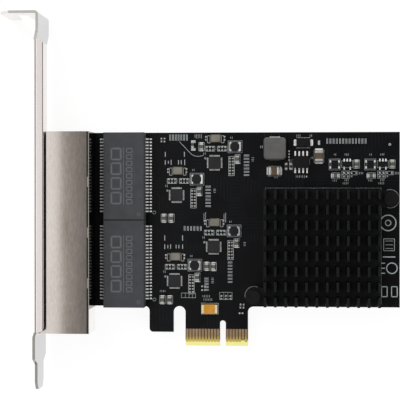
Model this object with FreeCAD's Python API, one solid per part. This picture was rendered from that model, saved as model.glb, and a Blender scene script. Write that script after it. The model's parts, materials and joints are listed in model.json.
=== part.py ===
import FreeCAD, Part
import math
import os

# A four-port network interface card for a x1 expansion slot.
#
# Frame: the origin is the centre line of the key notch at the bottom of the edge
# connector, on the component face of the circuit board.  X runs from the slot bracket
# to the free end of the board, Y up to the bracket's screw tab, Z out of the component
# face.  Lengths are millimetres.

# ---- driving dimensions -------------------------------------------------------------

BOARD_T = 1.6
BOARD_LEFT = -57.2
BOARD_RIGHT = 56.65
BOARD_TOP = 68.9
BOARD_BOTTOM = 12.75
BLADE_LEFT = -12.1
BLADE_RIGHT = 8.1
KEY_WIDTH = 1.9
KEY_DEPTH = 8.2
LEG_LEFT = -23.8
LEG_RIGHT = -16.0
LEG_BOTTOM = 4.4
JACK_TAB_RIGHT = -44.5
JACK_TAB_BOTTOM = 5.0
BEVEL_RISE = 1.3
BEVEL_DEPTH = 0.47

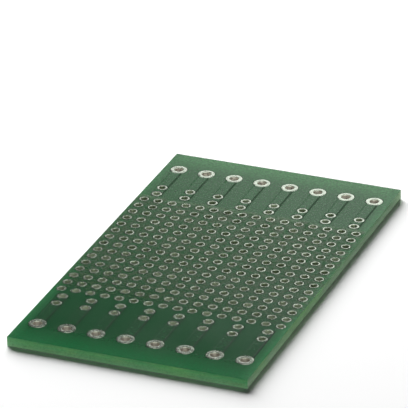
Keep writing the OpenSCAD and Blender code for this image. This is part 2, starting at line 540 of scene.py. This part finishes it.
def chance_of_hole(tree, parts):
    """A number between 0 and 1 that is the same all over one plated hole."""
    pitch_mm = pitch / MM
    beyond_grid = maths(tree, "GREATER_THAN", maths(tree, "ABSOLUTE", parts[1]), grid_border_mm)
    across = maths(tree, "ADD", maths(tree, "DIVIDE", parts[0], pitch_mm),
                   maths(tree, "MULTIPLY", beyond_grid, 0.5))
    along = maths(tree, "ADD", maths(tree, "DIVIDE", parts[1], pitch_mm), 0.5)
    cell = add(tree, "ShaderNodeCombineXYZ", X=maths(tree, "FLOOR", across),
               Y=maths(tree, "FLOOR", along)).outputs[0]
    return add(tree, "ShaderNodeTexWhiteNoise", Vector=cell).outputs["Value"]


def hole_colour(tree, place, parts, by_chance):
    """The colour down a hole, small or wide, with a painted highlight and painted shade in the
    near wide ones.
    """
    small = blend(tree, ramp(tree, by_chance, *HOLE_STEP), *DARK_TO_PALE_HOLE)
    small = blend(tree, ramp(tree, parts[1], *NEAR_HOLE_ALONG), small, NEAR_HOLE)
    blots = maths(tree, "MULTIPLY", ramp(tree, noise(tree, place, *BLOT_NOISE), *BLOT_STEP),
                  ramp(tree, parts[1], -grid_border_mm, grid_border_mm, NEAR_BLOT_SHARE, 1.0))
    # Painted highlight and painted shade across a near wide hole.
    from_highlight = maths(tree, "SUBTRACT", across_track(tree, parts), PAINTED_HIGHLIGHT_AT_MM)
    flank_shade = maths(tree, "MULTIPLY",
                   ramp(tree, maths(tree, "ABSOLUTE", from_highlight), *SHADE_FLANK_AWAY),
                   ramp(tree, parts[1], -grid_border_mm, grid_border_mm, 1.0, 0.0))
    wide = blend(tree, maths(tree, "MAXIMUM", blots, flank_shade), WIDE_HOLE, BROWN_BLOT_AND_SHADE)
    is_wide = ramp(tree, maths(tree, "ABSOLUTE", parts[1]), wide_from_mm - WIDE_BORDER_MM,
                   wide_from_mm)
    return blend(tree, is_wide, small, wide)


print("wide holes in mm: more than", round(wide_from_mm, 2), "off the middle")

# %% [markdown]
# ## Finish the tin
#
# The pads are dipped in molten tin and blown level with hot air. The tin is silvery but not a
# mirror: it has shallow lumps a few tenths of a millimetre across, and in the grid and towards the
# near end some pads have gone dull. The depth below a pad tells where a hole begins, and there the
# colour of the hole takes over and the metal share falls.

# %% Tin
TIN = (0.89, 1.00, 0.84)
DULL_TIN = (0.58, 0.62, 0.52)
STAINED_TIN = (0.20, 0.22, 0.14)
PATCH_NOISE = (1.6, 3.0, 0.6)
PATCH_DULL_STEP = (0.4, 0.75, 0.0, 0.5)
CHANCE_DULL_STEP = (0.5, 1.0, 0.0, 0.3)
DULL_ENDS_MM = 4.0
HOLE_BEGINS_MM = (0.05, 0.16)
TIN_METAL, METAL_LOST_IN_HOLE = 0.95, 0.7
TIN_ROUGHNESS = (0.3, 0.8, 0.18, 0.34)
LUMP_NOISE, LUMP_DEPTH_MM = (2.6, 2.0, 0.5), 0.035


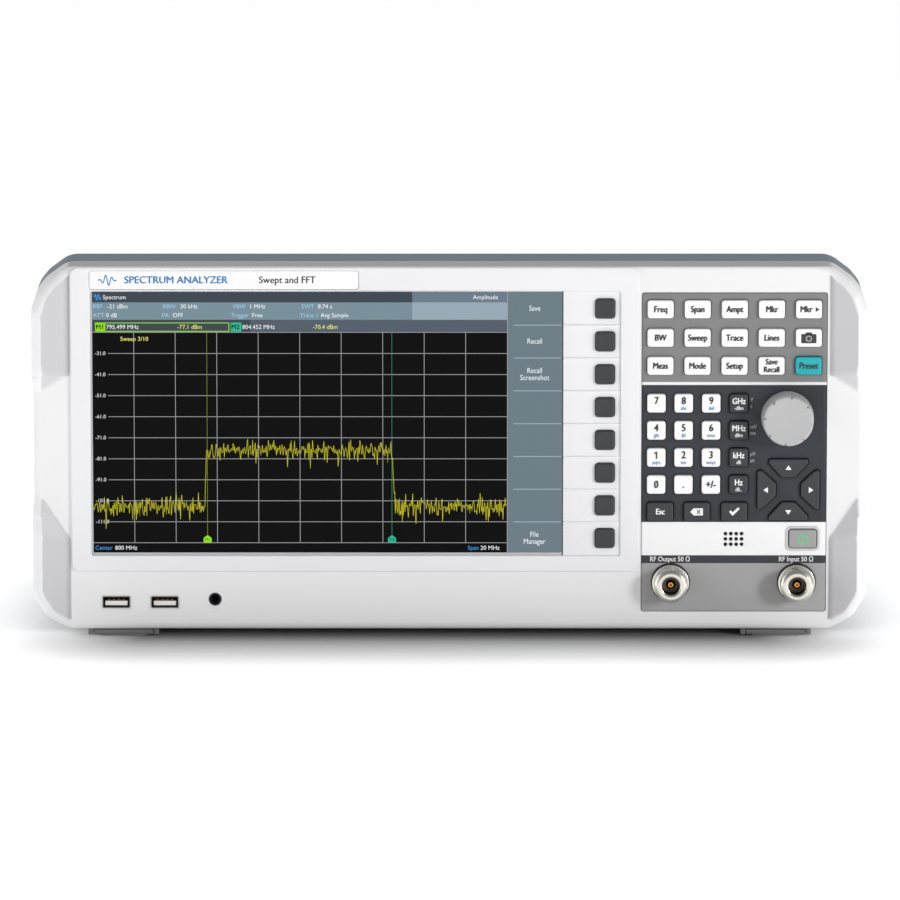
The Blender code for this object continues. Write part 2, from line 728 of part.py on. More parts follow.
def build_front_io():
    low, high = (-168.0, BEZEL_BACK - 14.5, 10.6), (-103.0, BEZEL_BACK - 1.0, 12.2)
    module = add_object("front_io_module", box_mesh("front_io_module", low, high), BOARD_GREEN)
    shells = []
    cuts = []
    tongues = []
    width, height = USB_SIZE
    for x in USB_X:
        outline = centred((x, USB_Z), USB_SIZE, 0.4, 1)
        shells.append(flat_mesh("usb_shell", [outline], BEZEL_FACE - 0.2, -44.0))
        shells.append(box_mesh("usb_leg", (x - 5.0, -54.0, 11.5), (x + 5.0, -45.0, USB_Z - 2.0)))
        inside = centred((x, USB_Z), (width - 1.0, height - 1.0))
        cuts.append(flat_mesh("usb_inside", [inside], BEZEL_FACE - 2.0, -46.0))
        low, high = (x - 5.5, BEZEL_FACE + 0.6, USB_Z - 0.1), (x + 5.5, -45.0, USB_Z + 1.8)
        tongues.append(box_mesh("usb_tongue", low, high))
    shells.append(rod_mesh("jack_body", JACK_CENTRE, JACK_RADIUS, BEZEL_FACE - 0.4, -44.0, steps=20))
    x = JACK_CENTRE[0]
    shells.append(box_mesh("jack_base", (x - 4.0, -54.5, 11.5), (x + 4.0, -44.5, 17.0)))
    cuts.append(rod_mesh("jack_bore", JACK_CENTRE, 1.8, BEZEL_FACE - 2.0, -46.0, steps=12))
    boolean(module, "UNION", shells)
    boolean(module, "DIFFERENCE", cuts)
    boolean(module, "UNION", tongues)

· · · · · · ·

*Stated problem*
Return all of the entries exactly as they were supplied.

*Written solution*
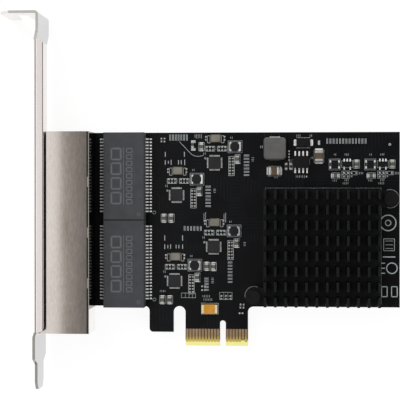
Model this object with FreeCAD's Python API, one solid per part. This picture was rendered from that model, saved as model.glb, and a Blender scene script. Write that script after it. The model's parts, materials and joints are listed in model.json.
=== part.py ===
import FreeCAD, Part
import math
import os

# A four-port network interface card for a x1 expansion slot.
#
# Frame: the origin is the centre line of the key notch at the bottom of the edge
# connector, on the component face of the circuit board.  X runs from the slot bracket
# to the free end of the board, Y up to the bracket's screw tab, Z out of the component
# face.  Lengths are millimetres.

# ---- driving dimensions -------------------------------------------------------------

BOARD_T = 1.6
BOARD_LEFT = -57.2
BOARD_RIGHT = 56.65
BOARD_TOP = 68.9
BOARD_BOTTOM = 12.75
BLADE_LEFT = -12.1
BLADE_RIGHT = 8.1
KEY_WIDTH = 1.9
KEY_DEPTH = 8.2
LEG_LEFT = -23.8
LEG_RIGHT = -16.0
LEG_BOTTOM = 4.4
JACK_TAB_RIGHT = -44.5
JACK_TAB_BOTTOM = 5.0
BEVEL_RISE = 1.3
BEVEL_DEPTH = 0.47

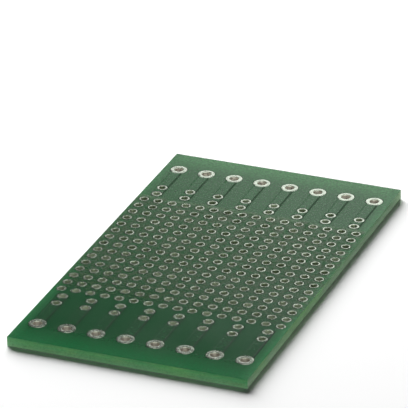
Keep writing the OpenSCAD and Blender code for this image. This is part 2, starting at line 540 of scene.py. This part finishes it.
def chance_of_hole(tree, parts):
    """A number between 0 and 1 that is the same all over one plated hole."""
    pitch_mm = pitch / MM
    beyond_grid = maths(tree, "GREATER_THAN", maths(tree, "ABSOLUTE", parts[1]), grid_border_mm)
    across = maths(tree, "ADD", maths(tree, "DIVIDE", parts[0], pitch_mm),
                   maths(tree, "MULTIPLY", beyond_grid, 0.5))
    along = maths(tree, "ADD", maths(tree, "DIVIDE", parts[1], pitch_mm), 0.5)
    cell = add(tree, "ShaderNodeCombineXYZ", X=maths(tree, "FLOOR", across),
               Y=maths(tree, "FLOOR", along)).outputs[0]
    return add(tree, "ShaderNodeTexWhiteNoise", Vector=cell).outputs["Value"]


def hole_colour(tree, place, parts, by_chance):
    """The colour down a hole, small or wide, with a painted highlight and painted shade in the
    near wide ones.
    """
    small = blend(tree, ramp(tree, by_chance, *HOLE_STEP), *DARK_TO_PALE_HOLE)
    small = blend(tree, ramp(tree, parts[1], *NEAR_HOLE_ALONG), small, NEAR_HOLE)
    blots = maths(tree, "MULTIPLY", ramp(tree, noise(tree, place, *BLOT_NOISE), *BLOT_STEP),
                  ramp(tree, parts[1], -grid_border_mm, grid_border_mm, NEAR_BLOT_SHARE, 1.0))
    # Painted highlight and painted shade across a near wide hole.
    from_highlight = maths(tree, "SUBTRACT", across_track(tree, parts), PAINTED_HIGHLIGHT_AT_MM)
    flank_shade = maths(tree, "MULTIPLY",
                   ramp(tree, maths(tree, "ABSOLUTE", from_highlight), *SHADE_FLANK_AWAY),
                   ramp(tree, parts[1], -grid_border_mm, grid_border_mm, 1.0, 0.0))
    wide = blend(tree, maths(tree, "MAXIMUM", blots, flank_shade), WIDE_HOLE, BROWN_BLOT_AND_SHADE)
    is_wide = ramp(tree, maths(tree, "ABSOLUTE", parts[1]), wide_from_mm - WIDE_BORDER_MM,
                   wide_from_mm)
    return blend(tree, is_wide, small, wide)


print("wide holes in mm: more than", round(wide_from_mm, 2), "off the middle")

# %% [markdown]
# ## Finish the tin
#
# The pads are dipped in molten tin and blown level with hot air. The tin is silvery but not a
# mirror: it has shallow lumps a few tenths of a millimetre across, and in the grid and towards the
# near end some pads have gone dull. The depth below a pad tells where a hole begins, and there the
# colour of the hole takes over and the metal share falls.

# %% Tin
TIN = (0.89, 1.00, 0.84)
DULL_TIN = (0.58, 0.62, 0.52)
STAINED_TIN = (0.20, 0.22, 0.14)
PATCH_NOISE = (1.6, 3.0, 0.6)
PATCH_DULL_STEP = (0.4, 0.75, 0.0, 0.5)
CHANCE_DULL_STEP = (0.5, 1.0, 0.0, 0.3)
DULL_ENDS_MM = 4.0
HOLE_BEGINS_MM = (0.05, 0.16)
TIN_METAL, METAL_LOST_IN_HOLE = 0.95, 0.7
TIN_ROUGHNESS = (0.3, 0.8, 0.18, 0.34)
LUMP_NOISE, LUMP_DEPTH_MM = (2.6, 2.0, 0.5), 0.035


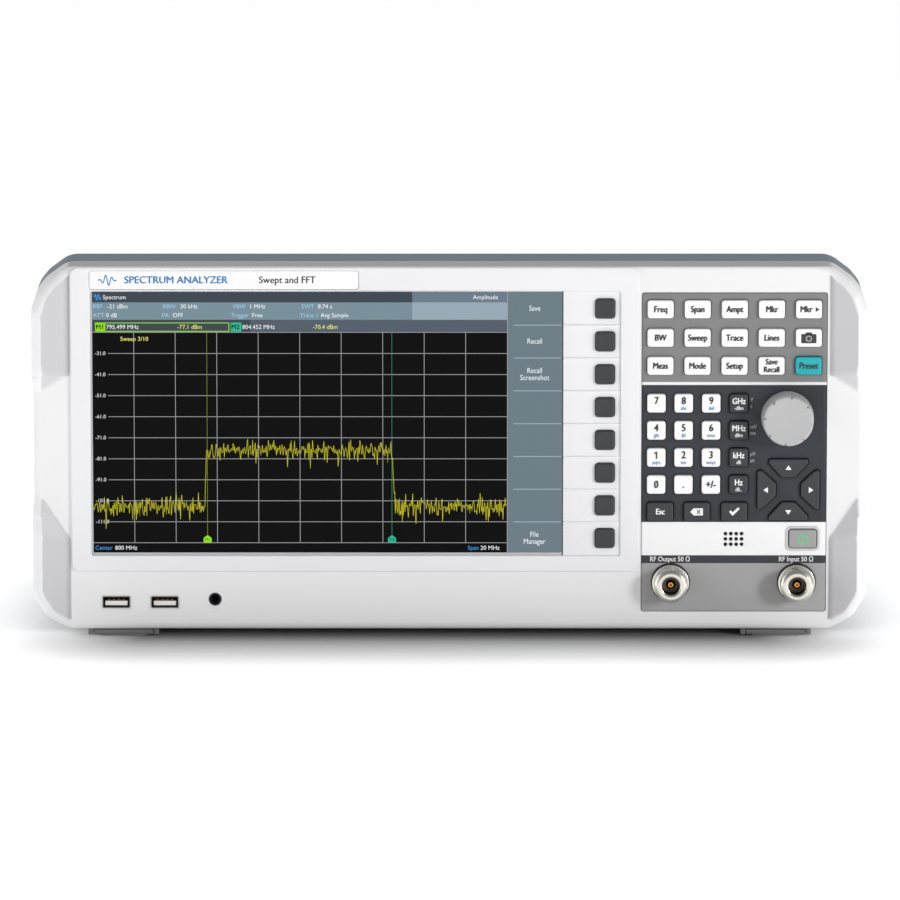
The Blender code for this object continues. Write part 2, from line 728 of part.py on. More parts follow.
def build_front_io():
    low, high = (-168.0, BEZEL_BACK - 14.5, 10.6), (-103.0, BEZEL_BACK - 1.0, 12.2)
    module = add_object("front_io_module", box_mesh("front_io_module", low, high), BOARD_GREEN)
    shells = []
    cuts = []
    tongues = []
    width, height = USB_SIZE
    for x in USB_X:
        outline = centred((x, USB_Z), USB_SIZE, 0.4, 1)
        shells.append(flat_mesh("usb_shell", [outline], BEZEL_FACE - 0.2, -44.0))
        shells.append(box_mesh("usb_leg", (x - 5.0, -54.0, 11.5), (x + 5.0, -45.0, USB_Z - 2.0)))
        inside = centred((x, USB_Z), (width - 1.0, height - 1.0))
        cuts.append(flat_mesh("usb_inside", [inside], BEZEL_FACE - 2.0, -46.0))
        low, high = (x - 5.5, BEZEL_FACE + 0.6, USB_Z - 0.1), (x + 5.5, -45.0, USB_Z + 1.8)
        tongues.append(box_mesh("usb_tongue", low, high))
    shells.append(rod_mesh("jack_body", JACK_CENTRE, JACK_RADIUS, BEZEL_FACE - 0.4, -44.0, steps=20))
    x = JACK_CENTRE[0]
    shells.append(box_mesh("jack_base", (x - 4.0, -54.5, 11.5), (x + 4.0, -44.5, 17.0)))
    cuts.append(rod_mesh("jack_bore", JACK_CENTRE, 1.8, BEZEL_FACE - 2.0, -46.0, steps=12))
    boolean(module, "UNION", shells)
    boolean(module, "DIFFERENCE", cuts)
    boolean(module, "UNION", tongues)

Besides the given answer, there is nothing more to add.